**Task goal**
Print the whole listing exactly.

**Information supplied**

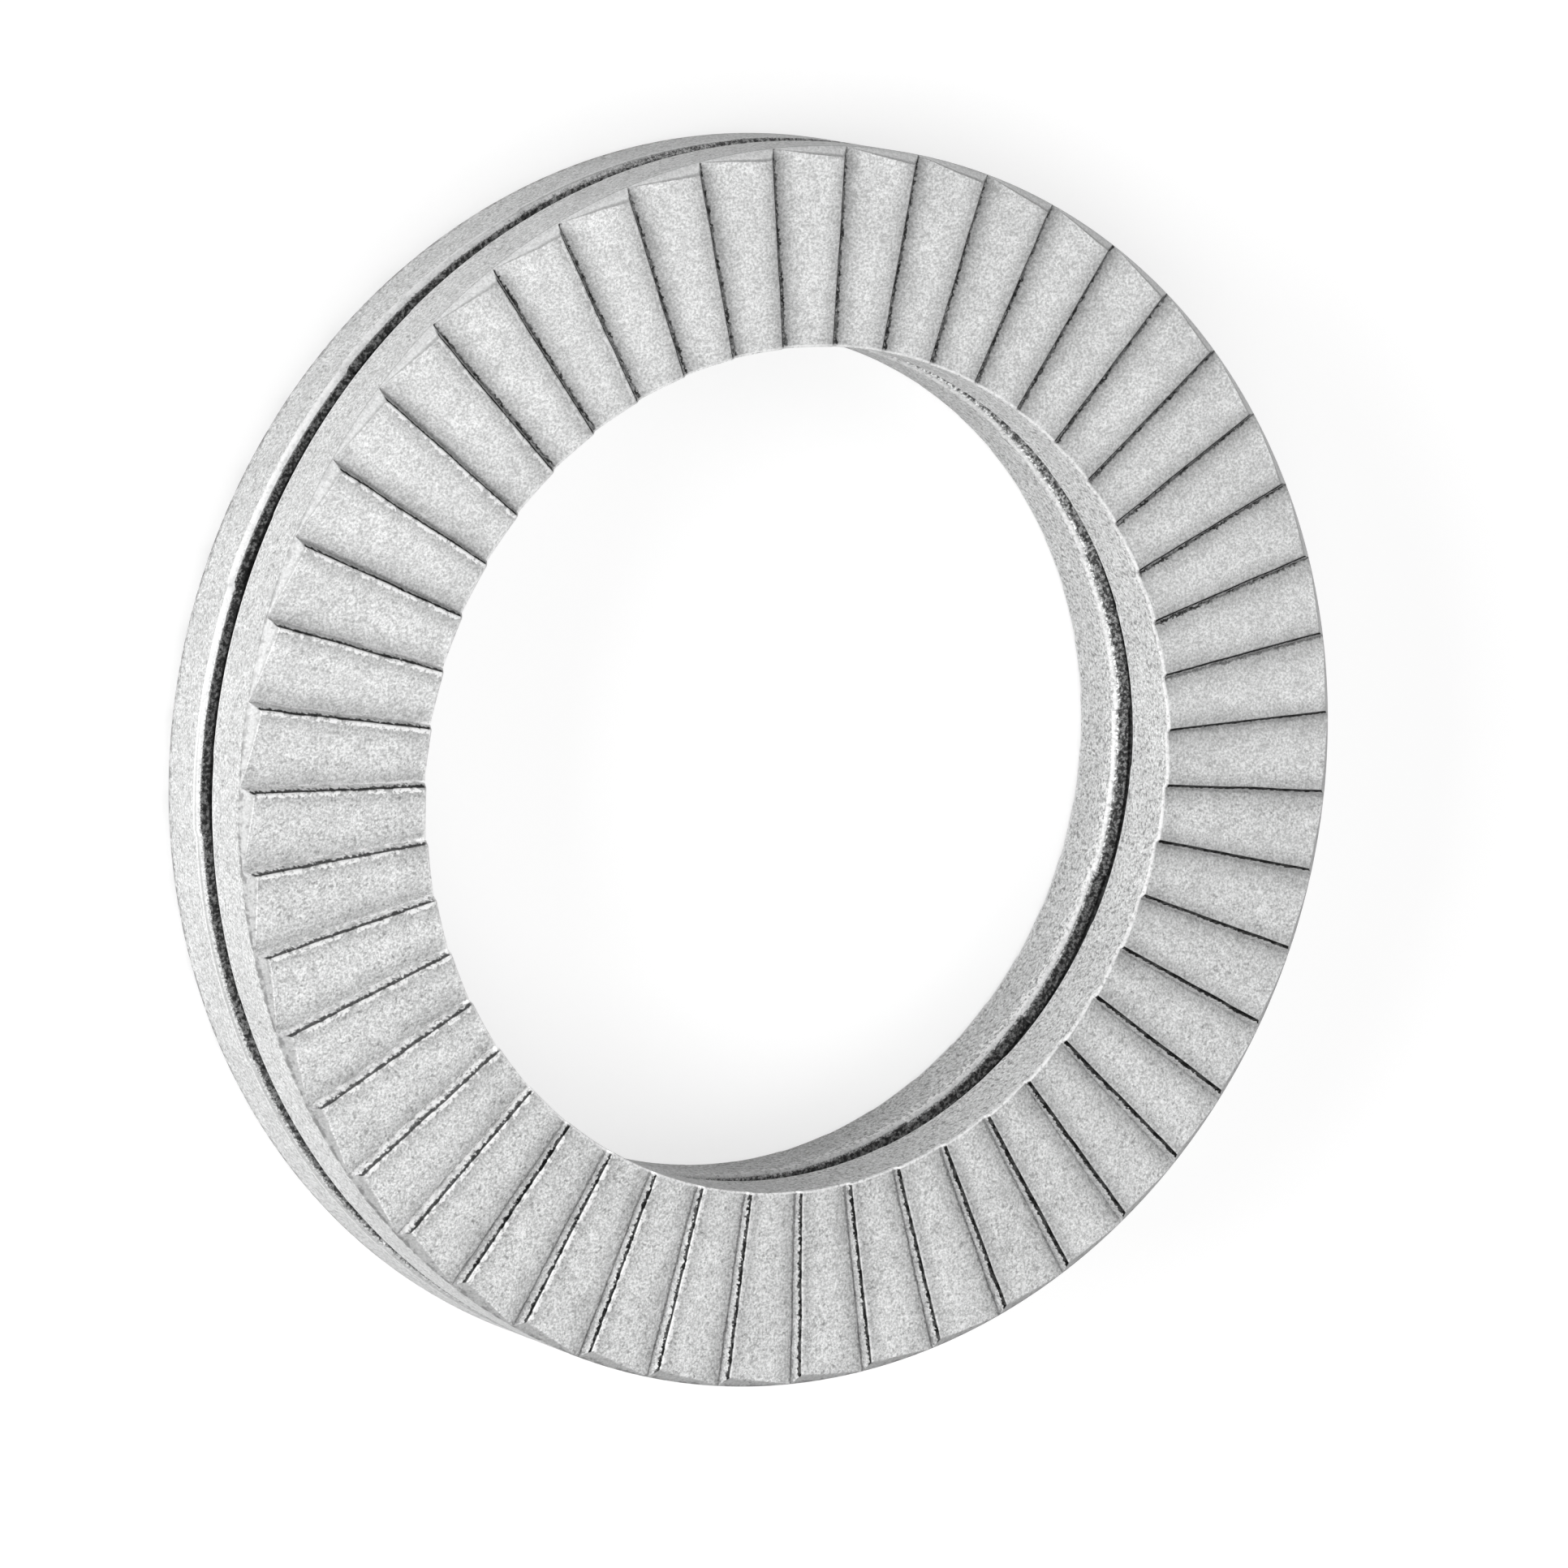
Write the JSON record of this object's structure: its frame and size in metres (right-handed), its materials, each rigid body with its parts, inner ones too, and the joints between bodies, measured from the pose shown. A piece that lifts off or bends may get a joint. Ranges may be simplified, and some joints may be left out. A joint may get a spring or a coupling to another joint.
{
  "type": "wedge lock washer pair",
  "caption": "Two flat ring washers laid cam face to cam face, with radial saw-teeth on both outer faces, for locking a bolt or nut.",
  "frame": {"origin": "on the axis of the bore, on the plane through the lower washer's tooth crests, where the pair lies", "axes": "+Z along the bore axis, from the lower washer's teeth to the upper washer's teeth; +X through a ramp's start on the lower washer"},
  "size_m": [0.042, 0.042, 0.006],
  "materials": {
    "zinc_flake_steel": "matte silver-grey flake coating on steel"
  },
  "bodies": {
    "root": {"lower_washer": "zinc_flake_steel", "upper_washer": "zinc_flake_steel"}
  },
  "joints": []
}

**Solution to the exercise**
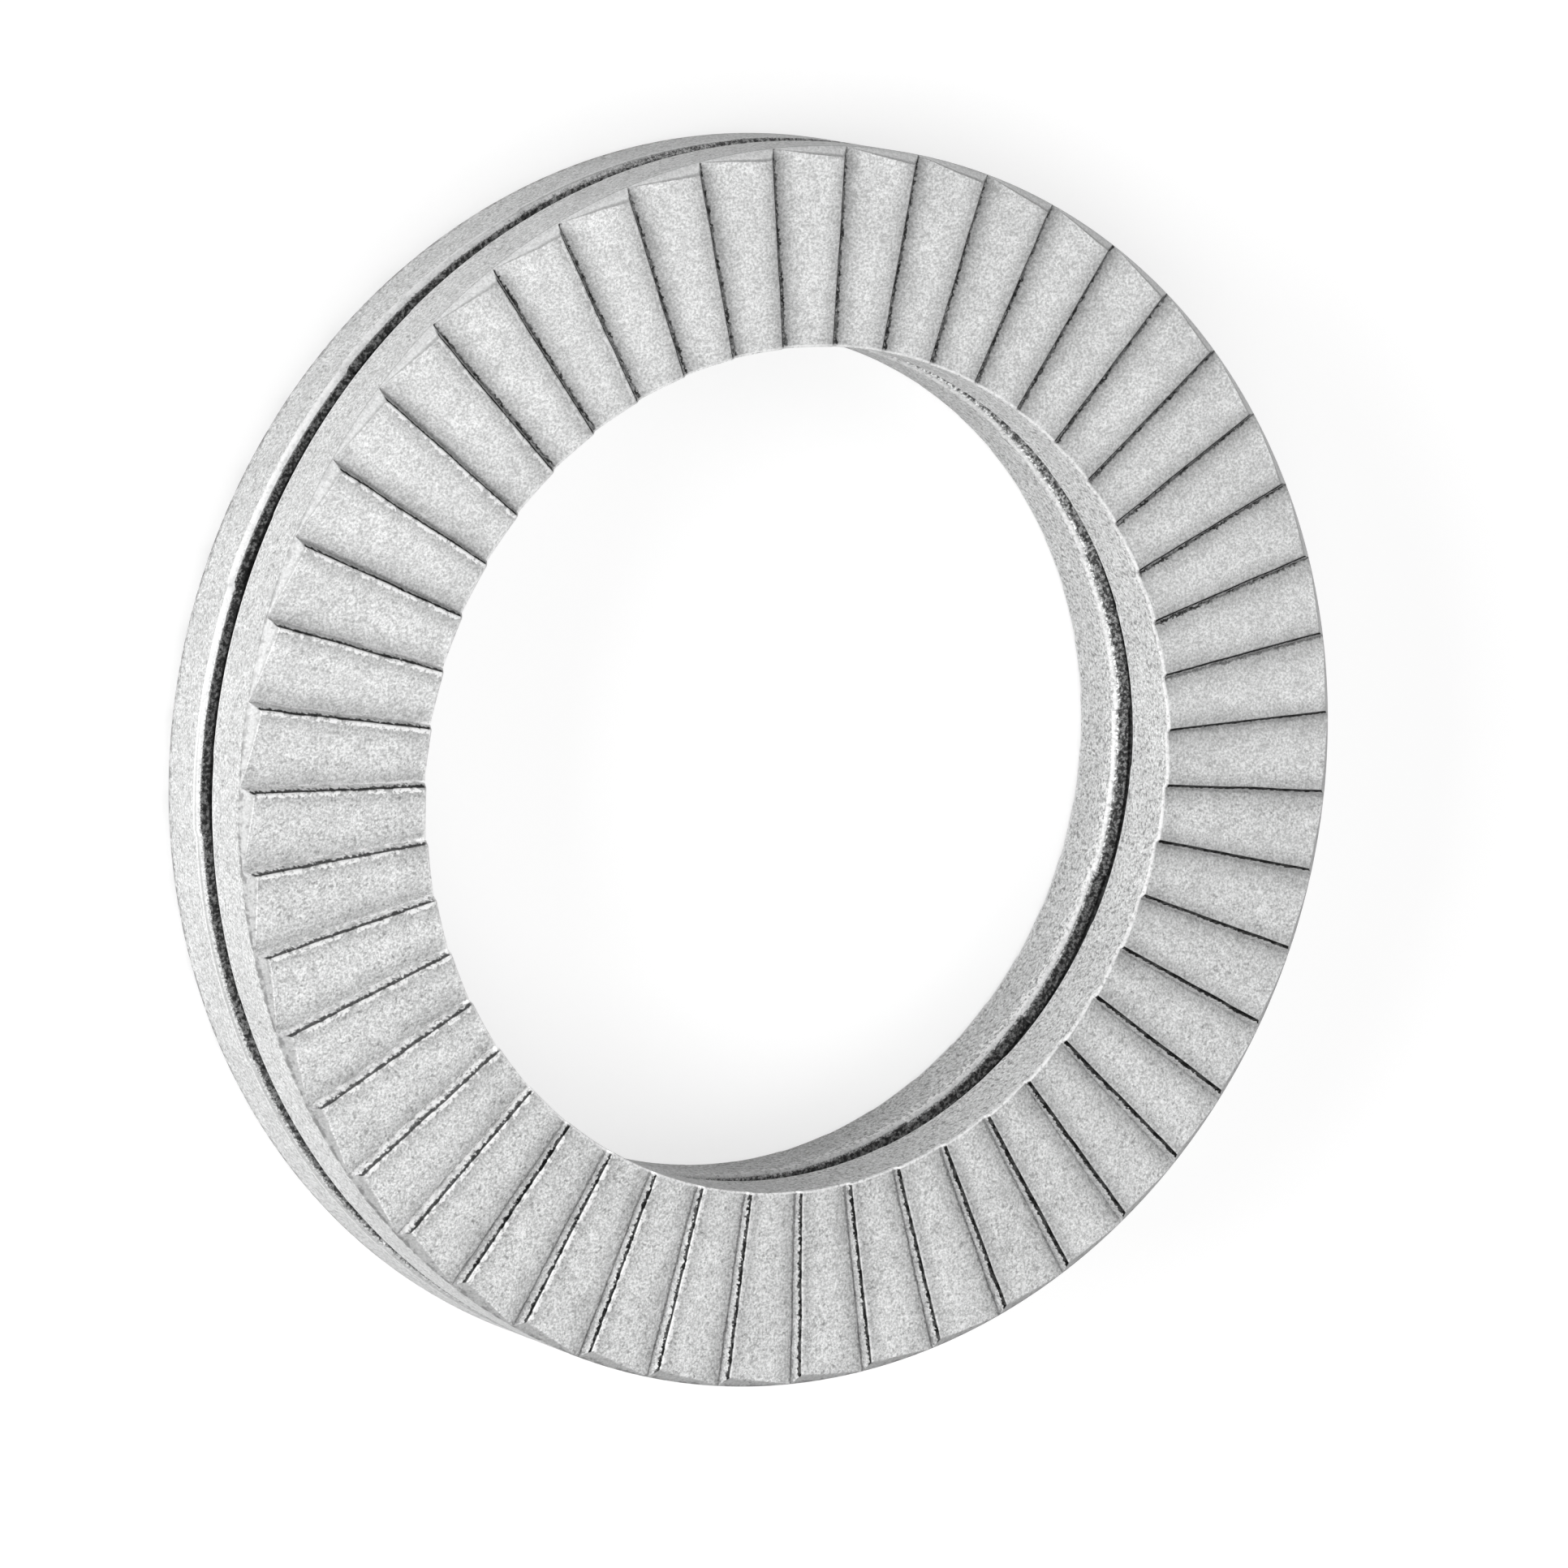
Write the JSON record of this object's structure: its frame and size in metres (right-handed), its materials, each rigid body with its parts, inner ones too, and the joints between bodies, measured from the pose shown. A piece that lifts off or bends may get a joint. Ranges may be simplified, and some joints may be left out. A joint may get a spring or a coupling to another joint.
{
  "type": "wedge lock washer pair",
  "caption": "Two flat ring washers laid cam face to cam face, with radial saw-teeth on both outer faces, for locking a bolt or nut.",
  "frame": {"origin": "on the axis of the bore, on the plane through the lower washer's tooth crests, where the pair lies", "axes": "+Z along the bore axis, from the lower washer's teeth to the upper washer's teeth; +X through a ramp's start on the lower washer"},
  "size_m": [0.042, 0.042, 0.006],
  "materials": {
    "zinc_flake_steel": "matte silver-grey flake coating on steel"
  },
  "bodies": {
    "root": {"lower_washer": "zinc_flake_steel", "upper_washer": "zinc_flake_steel"}
  },
  "joints": []
}